Smith: Looking through the Declaration of Independence, I heard a lot of statements that felt very true to African Americans’ role in this country from its inception until now. And if I took away the specific markers of place and time and the specifics that said, we’re talking about England and these elect colonists, if I took that away I could feel something really urgent.

(“Declaration,” 2018)

In every stage of these Oppressions We have Petitioned for

Redress in the most humble terms:

Our repeated

Petitions have been answered only by repeated injury.

We have reminded them of the circumstances of our emigration

and settlement here.

taken Captive

on the high Seas

to bear—

AJC: Has anybody called you names because of that?

Smith: Tampering with these documents?

AJC: These religious texts?

Smith: Well, no one’s said anything to my face, but that doesn’t mean people don’t have different reactions to the poem, and I don’t know. I mean, my way of sort of saying, this isn’t sacrilege, is that if we have this faith in these founding documents, it’s because we think they can speak in so many different directions and outlast their own time. And isn’t it interesting if they can speak to problems that we are still subject to or that we’re still responsible for? Isn’t it amazing that it can speak to a population that it wasn’t taking into consideration?
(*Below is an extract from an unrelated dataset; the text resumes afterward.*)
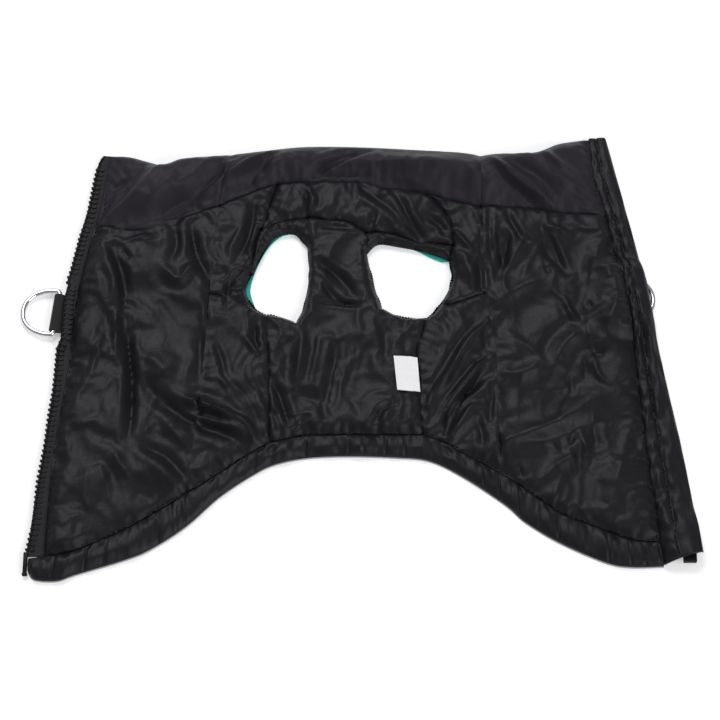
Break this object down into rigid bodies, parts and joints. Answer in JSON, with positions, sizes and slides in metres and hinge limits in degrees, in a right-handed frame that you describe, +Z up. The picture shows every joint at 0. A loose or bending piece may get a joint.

Smith’s next project also focuses on the nation’s formative years. The opera, Castor and Patience, scheduled to premiere at Cincinnati Opera in 2020 is set in post-Civil War America. And though it could be quite depressing for Tracy K. Smith to spend so much of her time analyzing the parallels between the past and the present, she resists by looking steadfastly ahead.

AJC: Do you ever get cynical about the nature of the human condition?

Smith: I really don’t feel like I can. I mean I can’t afford to because I have kids. I want to imagine that there’s a world that they can be in and be whole, and that means there are things that I need to be willing to think about and wrestle with and invite other people to think and wrestle with, too, so that those kids can be in a world that’s whole.